One by one, she applied the bandages, her movements economical. First the center, then the two sides, her fingers working with a surgeon's focus. The small white strips were stark against Camille's skin, a fragile bridge over a red canyon. The bleeding stopped. The job was done.

For a long moment, Yanna remained there, head bowed, her hands hovering just above Camille's arm, waiting for dismissal. The silence stretched, pulled taut like a nerve. The only sound was the storm's relentless assault on the glass. She could feel Camille's eyes on the top of her head, a physical weight. She did not dare look up. She focused on the pattern of the marble tiles, on the way the gray veins spiderwebbed through the white. Anything but the suffocating presence inches away.

Then, a slow movement. Camille's uninjured hand, the right one, lifted. Yanna tensed, her whole body a coiled spring of anticipation. She expected a shove, a dismissal, a tap on the head that meant go. Instead, fingers brushed against her chin. They were not gentle, but they were not rough. They were firm, deliberate, and undeniable. Cool from the air, calloused from things Yanna didn't let herself imagine.
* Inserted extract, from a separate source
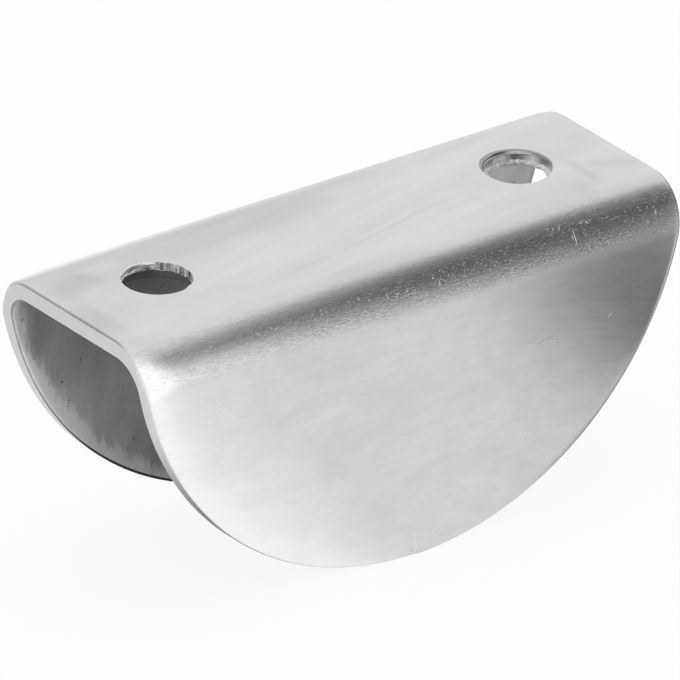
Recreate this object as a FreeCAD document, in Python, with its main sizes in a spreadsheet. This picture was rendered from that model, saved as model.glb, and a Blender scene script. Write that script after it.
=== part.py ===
import FreeCAD, Part
import math
import os
import Sketcher

from FreeCAD import Vector

# Panel clamp folded from one piece of stainless sheet, in millimetres.
# X runs along the web, -Y is the front flange, +Y the rear flange and +Z is up.
# The origin is the centre of the web's upper face, which is screwed to the support.

DRIVING_SIZES = {
    "length": 75.0,
    "width": 28.5,
    "drop": 35.5,
    "sheet": 2.5,
    "bend_inside": 3.5,
    "hole_diameter": 8.0,
    "hole_spacing": 50.0,
    "hole_row_offset": 0.5,
    "countersink_width": 1.25,
    "countersink_angle": 80.0,
    "edge_rounding": 0.5,
    "punch_rollover": 0.3,
}

START, END, CENTRE = range(1, 4)
ACROSS_AXIS, UP_AXIS = range(-1, -3, -1)
SKETCH_ORIGIN = (ACROSS_AXIS, START)
POSITION_TOLERANCE = 1e-4
QUARTER_TURN = math.pi / 2

size = dict(DRIVING_SIZES)
bend_outside = size["bend_inside"] + size["sheet"]

doc = FreeCAD.newDocument("panel_clamp")


# The sheet of driving sizes

cells = doc.addObject("Spreadsheet::Sheet", "sizes")
for row, (name, value) in enumerate(DRIVING_SIZES.items(), start=1):
    cells.set(f"A{row}", name)
    cells.set(f"B{row}", str(value))
    cells.setAlias(f"B{row}", name)
doc.recompute()

body = doc.addObject("PartDesign::Body", "folded_clamp")
body.Label = "folded_clamp"


def origin_plane(role):
    return next(plane for plane in body.Origin.OriginFeatures if plane.Role == role)


def sketch_on(role, name):
    sketch = body.newObject("Sketcher::SketchObject", name)
    sketch.AttachmentSupport = [(origin_plane(role), "")]
    sketch.MapMode = "FlatFace"
    return sketch


def constrain(sketch, *rule):
    return sketch.addConstraint(Sketcher.Constraint(*rule))


def drive(sketch, expression, *rule):
    """Adds a dimension and binds it to an expression of the driving sizes."""
    index = constrain(sketch, *rule)
    sketch.setExpression(f"Constraints[{index}]", expression)


def line(sketch, start, end):
    segment = Part.LineSegment(Vector(*start, 0), Vector(*end, 0))
    return sketch.addGeometry(segment, False)


def quarter_arc(sketch, centre, radius, start_angle):
    circle = Part.Circle(Vector(*centre, 0), Vector(0, 0, 1), radius)
    arc = Part.ArcOfCircle(circle, start_angle, start_angle + QUARTER_TURN)
    return sketch.addGeometry(arc, False)


# The folded section: web, two bends and two straight flanges

section = sketch_on("YZ_Plane", "folded_section")
half_width = size["width"] / 2
inner_half = half_width - size["sheet"]
bend_y = half_width - bend_outside

outer_left = line(section, (-half_width, -size["drop"]), (-half_width, -bend_outside))
outer_left_bend = quarter_arc(section, (-bend_y, -bend_outside), bend_outside, QUARTER_TURN)
outer_web = line(section, (-bend_y, 0), (bend_y, 0))
outer_right_bend = quarter_arc(section, (bend_y, -bend_outside), bend_outside, 0)
outer_right = line(section, (half_width, -bend_outside), (half_width, -size["drop"]))
right_edge = line(section, (half_width, -size["drop"]), (inner_half, -size["drop"]))
inner_right = line(section, (inner_half, -size["drop"]), (inner_half, -bend_outside))
inner_right_bend = quarter_arc(section, (bend_y, -bend_outside), size["bend_inside"], 0)
inner_web = line(section, (bend_y, -size["sheet"]), (-bend_y, -size["sheet"]))
inner_left_bend = quarter_arc(
    section, (-bend_y, -bend_outside), size["bend_inside"], QUARTER_TURN
)
inner_left = line(section, (-inner_half, -bend_outside), (-inner_half, -size["drop"]))
left_edge = line(section, (-inner_half, -size["drop"]), (-half_width, -size["drop"]))

constrain(section, "Tangent", outer_left, END, outer_left_bend, END)
constrain(section, "Tangent", outer_left_bend, START, outer_web, START)
constrain(section, "Tangent", outer_web, END, outer_right_bend, END)
constrain(section, "Tangent", outer_right_bend, START, outer_right, START)
constrain(section, "Coincident", outer_right, END, right_edge, START)
constrain(section, "Coincident", right_edge, END, inner_right, START)
constrain(section, "Tangent", inner_right, END, inner_right_bend, START)
constrain(section, "Tangent", inner_right_bend, END, inner_web, START)
constrain(section, "Tangent", inner_web, END, inner_left_bend, START)
constrain(section, "Tangent", inner_left_bend, END, inner_left, START)
constrain(section, "Coincident", inner_left, END, left_edge, START)
constrain(section, "Coincident", left_edge, END, outer_left, START)
for upright in (outer_left, outer_right, inner_right, inner_left):
    constrain(section, "Vertical", upright)
for level in (right_edge, inner_web, left_edge):
    constrain(section, "Horizontal", level)
constrain(section, "Coincident", outer_left_bend, CENTRE, inner_left_bend, CENTRE)
constrain(section, "Coincident", outer_right_bend, CENTRE, inner_right_bend, CENTRE)
constrain(section, "Equal", inner_left_bend, inner_right_bend)
constrain(section, "Symmetric", outer_web, START, outer_web, END, UP_AXIS)
constrain(section, "PointOnObject", outer_web, START, ACROSS_AXIS)
constrain(section, "Horizontal", outer_left, START, outer_right, END)
drive(section, "sizes.width", "DistanceX", outer_left, START, outer_right, END, size["width"])
drive(section, "sizes.drop", "DistanceY", outer_left, START, *SKETCH_ORIGIN, size["drop"])
drive(section, "sizes.sheet", "DistanceY", inner_web, END, outer_web, START, size["sheet"])
drive(section, "sizes.bend_inside", "Radius", inner_left_bend, size["bend_inside"])

fold = body.newObject("PartDesign::Pad", "fold")
fold.Profile = section
fold.SideType = "Symmetric"
fold.setExpression("Length", "sizes.length")
doc.recompute()


# The half-moon outline: a half circle as wide as the clamp is long, down to the full drop

outline = sketch_on("XZ_Plane", "half_moon_outline")
half_length = size["length"] / 2
arc_centre = (0, half_length - size["drop"])
waste_x = half_length + size["sheet"]
waste_z = -size["drop"] - size["sheet"]

half_circle = Part.Circle(Vector(*arc_centre, 0), Vector(0, 0, 1), half_length)
flange_arc = outline.addGeometry(Part.ArcOfCircle(half_circle, -math.pi, 0), False)
lowest_point = outline.addGeometry(Part.Point(Vector(0, -size["drop"], 0)), True)
right_ledge = line(outline, (half_length, arc_centre[1]), (waste_x, arc_centre[1]))
right_waste = line(outline, (waste_x, arc_centre[1]), (waste_x, waste_z))
bottom_waste = line(outline, (waste_x, waste_z), (-waste_x, waste_z))
left_waste = line(outline, (-waste_x, waste_z), (-waste_x, arc_centre[1]))
left_ledge = line(outline, (-waste_x, arc_centre[1]), (-half_length, arc_centre[1]))

loop = (flange_arc, right_ledge, right_waste, bottom_waste, left_waste, left_ledge)
for before, after in zip(loop, loop[1:] + loop[:1]):
    constrain(outline, "Coincident", before, END, after, START)
for level in (right_ledge, bottom_waste, left_ledge):
    constrain(outline, "Horizontal", level)
for upright in (right_waste, left_waste):
    constrain(outline, "Vertical", upright)
constrain(outline, "Symmetric", flange_arc, START, flange_arc, END, flange_arc, CENTRE)
constrain(outline, "Horizontal", flange_arc, START, flange_arc, END)
constrain(outline, "PointOnObject", flange_arc, CENTRE, UP_AXIS)
constrain(outline, "PointOnObject", lowest_point, START, UP_AXIS)
constrain(outline, "PointOnObject", lowest_point, START, flange_arc)
constrain(outline, "Equal", right_ledge, left_ledge)
drive(
    outline, "sizes.length", "DistanceX", flange_arc, START, flange_arc, END, size["length"]
)
drive(outline, "sizes.drop", "DistanceY", lowest_point, START, *SKETCH_ORIGIN, size["drop"])
drive(outline, "sizes.sheet", "DistanceX", right_ledge, START, right_ledge, END, size["sheet"])
drive(
    outline, "sizes.sheet", "DistanceY", right_waste, END, lowest_point, START, size["sheet"]
)

trim = body.newObject("PartDesign::Pocket", "half_moon_trim")
trim.Profile = outline
trim.Type = "ThroughAll"
trim.SideType = "Symmetric"
doc.recompute()


# The softly rounded outer edge all round the sheet, on the skin side only

def depth_below_skin(point):
    """Depth of a point under the outer skin of the folded sheet."""
    across = abs(point.y)
    if across > bend_y and point.z > -bend_outside:
        from_bend_axis = math.hypot(across - bend_y, point.z + bend_outside)
        return bend_outside - from_bend_axis
    if point.z <= -bend_outside:
        return half_width - across
    return -point.z


def runs_along_web(edge):
    first, last = edge.Vertexes[0].Point, edge.Vertexes[-1].Point
    is_line = isinstance(edge.Curve, (Part.Line, Part.LineSegment))
    return is_line and abs(last.x - first.x) > POSITION_TOLERANCE


def is_outer_rim(edge):
    middle = edge.valueAt((edge.FirstParameter + edge.LastParameter) / 2)
    on_skin = abs(depth_below_skin(middle)) < POSITION_TOLERANCE
    return on_skin and not runs_along_web(edge)


def edge_names(shape, wanted):
    return [f"Edge{i}" for i, edge in enumerate(shape.Edges, start=1) if wanted(edge)]


rounding = body.newObject("PartDesign::Fillet", "outer_edge_rounding")
rounding.Base = (trim, edge_names(trim.Shape, is_outer_rim))
rounding.setExpression("Radius", "sizes.edge_rounding")
doc.recompute()


# The two screw holes, on one row, opened out on the inside for the screws' heads

hole_centres = sketch_on("XY_Plane", "hole_centres")
hole_centres.setExpression("AttachmentOffset.Base.z", "-sizes.sheet")
hole_radius = size["hole_diameter"] / 2
hole_circles = []
for side in (-1, 1):
    centre = Vector(side * size["hole_spacing"] / 2, size["hole_row_offset"], 0)
    circle = Part.Circle(centre, Vector(0, 0, 1), hole_radius)
    hole_circles.append(hole_centres.addGeometry(circle, False))
left_hole, right_hole = hole_circles

constrain(hole_centres, "Equal", left_hole, right_hole)
constrain(hole_centres, "Symmetric", left_hole, CENTRE, right_hole, CENTRE, UP_AXIS)
drive(
    hole_centres,
    "sizes.hole_spacing",
    "DistanceX", left_hole, CENTRE, right_hole, CENTRE, size["hole_spacing"],
)
drive(
    hole_centres,
    "sizes.hole_row_offset",
    "DistanceY", *SKETCH_ORIGIN, left_hole, CENTRE, size["hole_row_offset"],
)
drive(hole_centres, "sizes.hole_diameter", "Diameter", left_hole, size["hole_diameter"])

holes = body.newObject("PartDesign::Hole", "screw_holes")
holes.Profile = hole_centres
holes.DepthType = "ThroughAll"
holes.Reversed = True
holes.HoleCutType = "Countersink"
holes.setExpression("Diameter", "sizes.hole_diameter")
holes.setExpression("HoleCutDiameter", "sizes.hole_diameter + 2 * sizes.countersink_width")
holes.setExpression("HoleCutCountersinkAngle", "sizes.countersink_angle")
doc.recompute()


# The rolled-over rim that the punch leaves where it enters

def is_punched_rim(edge):
    is_round = isinstance(edge.Curve, Part.Circle)
    on_face = abs(edge.BoundBox.ZMax) < POSITION_TOLERANCE
    is_flat = edge.BoundBox.ZLength < POSITION_TOLERANCE
    return is_round and on_face and is_flat and edge.isClosed()


rollover = body.newObject("PartDesign::Fillet", "punch_rollover")
rollover.Base = (holes, edge_names(holes.Shape, is_punched_rim))
rollover.setExpression("Radius", "sizes.punch_rollover")
body.Tip = rollover
doc.recompute()


# Every feature has to be sound, and every cut has to take metal away

for item in doc.Objects:
    if "Invalid" in item.State or "Error" in item.State:
        raise RuntimeError(f"{item.Label} did not rebuild: {item.State}")

steps = (fold, trim, rounding, holes, rollover)
for before, after in zip(steps, steps[1:]):
    if after.Shape.Volume >= before.Shape.Volume:
        raise RuntimeError(f"{after.Label} removed nothing")

if body.Shape.isNull() or not body.Shape.isValid() or len(body.Shape.Solids) != 1:
    raise RuntimeError("the clamp is not one sound solid")

os.makedirs("parts", exist_ok=True)
body.Shape.exportStep(f"parts/{body.Label}.step")

box = body.Shape.optimalBoundingBox()
print(f"clamp {box.XLength:.2f} x {box.YLength:.2f} x {box.ZLength:.2f} mm")
print(f"volume {body.Shape.Volume:.1f} mm3, {len(body.Shape.Faces)} faces")
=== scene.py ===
import math

import bpy
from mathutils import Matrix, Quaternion, Vector, noise


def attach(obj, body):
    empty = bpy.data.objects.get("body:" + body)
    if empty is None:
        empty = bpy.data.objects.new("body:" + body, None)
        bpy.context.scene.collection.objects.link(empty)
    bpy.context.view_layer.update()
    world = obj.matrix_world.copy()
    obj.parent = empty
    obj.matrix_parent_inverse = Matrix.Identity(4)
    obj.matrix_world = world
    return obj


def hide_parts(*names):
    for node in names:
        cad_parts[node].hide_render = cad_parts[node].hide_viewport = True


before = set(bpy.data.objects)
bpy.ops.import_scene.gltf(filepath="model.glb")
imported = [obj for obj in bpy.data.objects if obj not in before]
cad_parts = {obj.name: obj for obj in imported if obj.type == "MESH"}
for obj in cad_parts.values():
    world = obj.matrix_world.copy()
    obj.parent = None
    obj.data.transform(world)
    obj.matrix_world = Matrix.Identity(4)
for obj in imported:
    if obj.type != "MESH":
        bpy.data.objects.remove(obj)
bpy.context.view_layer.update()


# The folded sheet: one blank of 2.5 mm stainless steel, a half moon at each side of a
# straight web, folded over a 3.5 mm tool so that the two flanges hang down face to face.
# The edges on the outer skin are rounded, and two screw holes are punched through the web.

MM = 0.001
LENGTH, WIDTH, DROP = 75.0, 28.5, 35.5
SHEET = 2.5
BEND_INSIDE = 3.5
BEND_OUTSIDE = BEND_INSIDE + SHEET
BEND_Y = WIDTH / 2 - BEND_OUTSIDE
MOON_RADIUS = LENGTH / 2
MOON_Z = MOON_RADIUS - DROP
OUTER_EDGE, INNER_EDGE = 0.5, 0.12
FLANGE_ROWS, BEND_ROWS, WEB_ROWS = 40, 50, 32


def section_rows():
    """Points, outward ways and fold angles of the skin, from one flange's foot to the other's."""
    rows = []
    flange_top = math.asin((-BEND_OUTSIDE - MOON_Z) / (MOON_RADIUS - OUTER_EDGE))
    for step in range(FLANGE_ROWS):
        turn = -math.pi / 2 + (flange_top + math.pi / 2) * step / FLANGE_ROWS
        z = MOON_Z + (MOON_RADIUS - OUTER_EDGE) * math.sin(turn)
        rows.append((Vector((0, -WIDTH / 2, z)), Vector((0, -1, 0)), 90))
    bend_centre = Vector((0, -BEND_Y, -BEND_OUTSIDE))
    for step in range(BEND_ROWS):
        angle = math.radians(90 * (1 - step / BEND_ROWS))
        out = Vector((0, -math.sin(angle), math.cos(angle)))
        rows.append((bend_centre + out * BEND_OUTSIDE, out, math.degrees(angle)))
    web = [
        (Vector((0, -BEND_Y + 2 * BEND_Y * step / WEB_ROWS, 0)), Vector((0, 0, 1)), 0)
        for step in range(WEB_ROWS + 1)
    ]
    far_side = [
        (Vector((0, -point.y, point.z)), Vector((0, -out.y, out.z)), angle)
        for point, out, angle in reversed(rows)
    ]
    return rows + web + far_side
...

The hand cupped her jaw, a grip of absolute ownership, and began to tilt her head upwards.

Yanna's neck was stiff with resistance, a final, futile act of rebellion from a body long since colonized. But the pressure was steady, patient. It did not force, it simply insisted. Her head rose, centimeter by centimeter, until her gaze was dragged from the safety of the floor. She met Camille's eyes.

They were the color of dark, old amber, and they held no warmth, no gratitude. They held a chilling, possessive amusement. They held the calm certainty of a collector admiring a prized, and broken, possession. Yanna's mask of neutrality fractured, the placid lake cracking to reveal the terror churning beneath. Her breath hitched.
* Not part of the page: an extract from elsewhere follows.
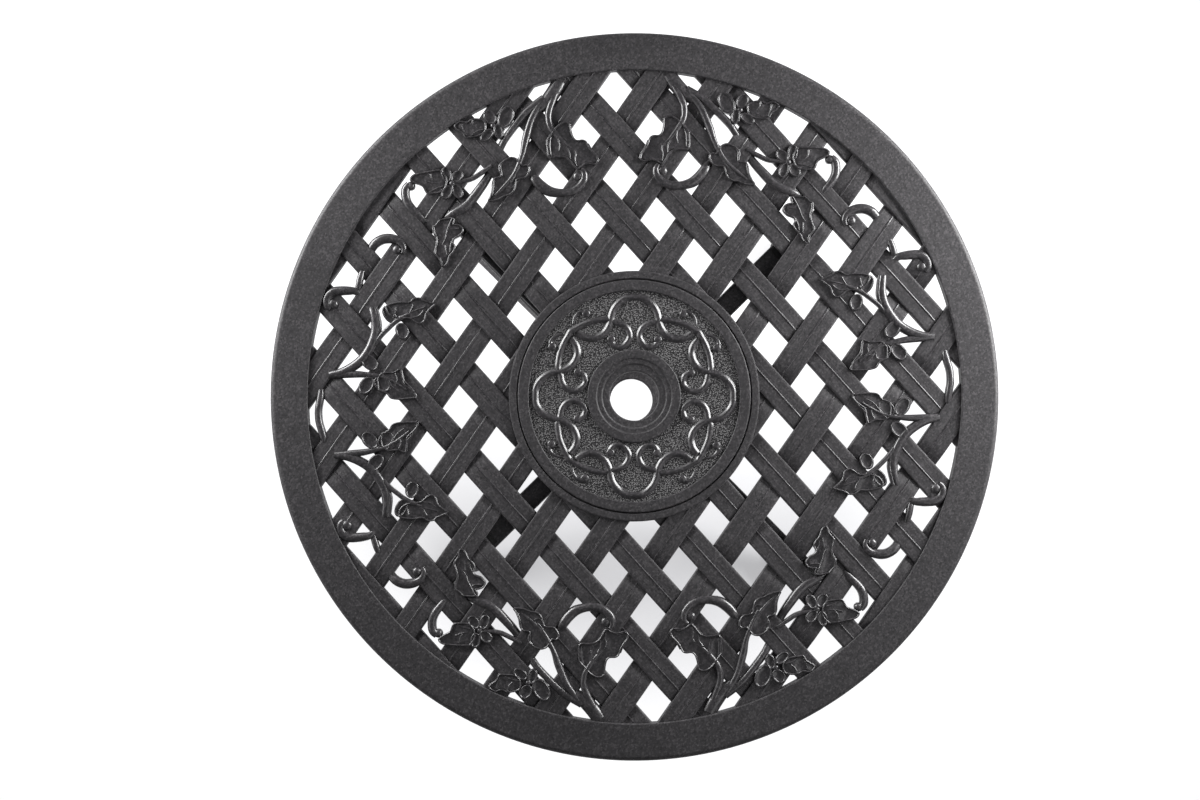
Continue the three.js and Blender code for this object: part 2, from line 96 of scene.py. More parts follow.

Her own voice was a stranger to her, a thread of sound in the heavy silence, addressed to the floor she could no longer see.

"Is the debt paid, then?"

The whisper was a desperate, pathetic thing. Camille's thumb stroked slowly over Yanna's jawline, a gesture that was almost tender and all the more terrifying for it. The amusement in her eyes sharpened, hardened into something predatory. Her voice, when it came, was a low, dangerous growl that vibrated through her hand and into Yanna's bones, a promise of endless falling.

"Don't be stupid. You know a debt like yours is never paid in full. This was just… interest."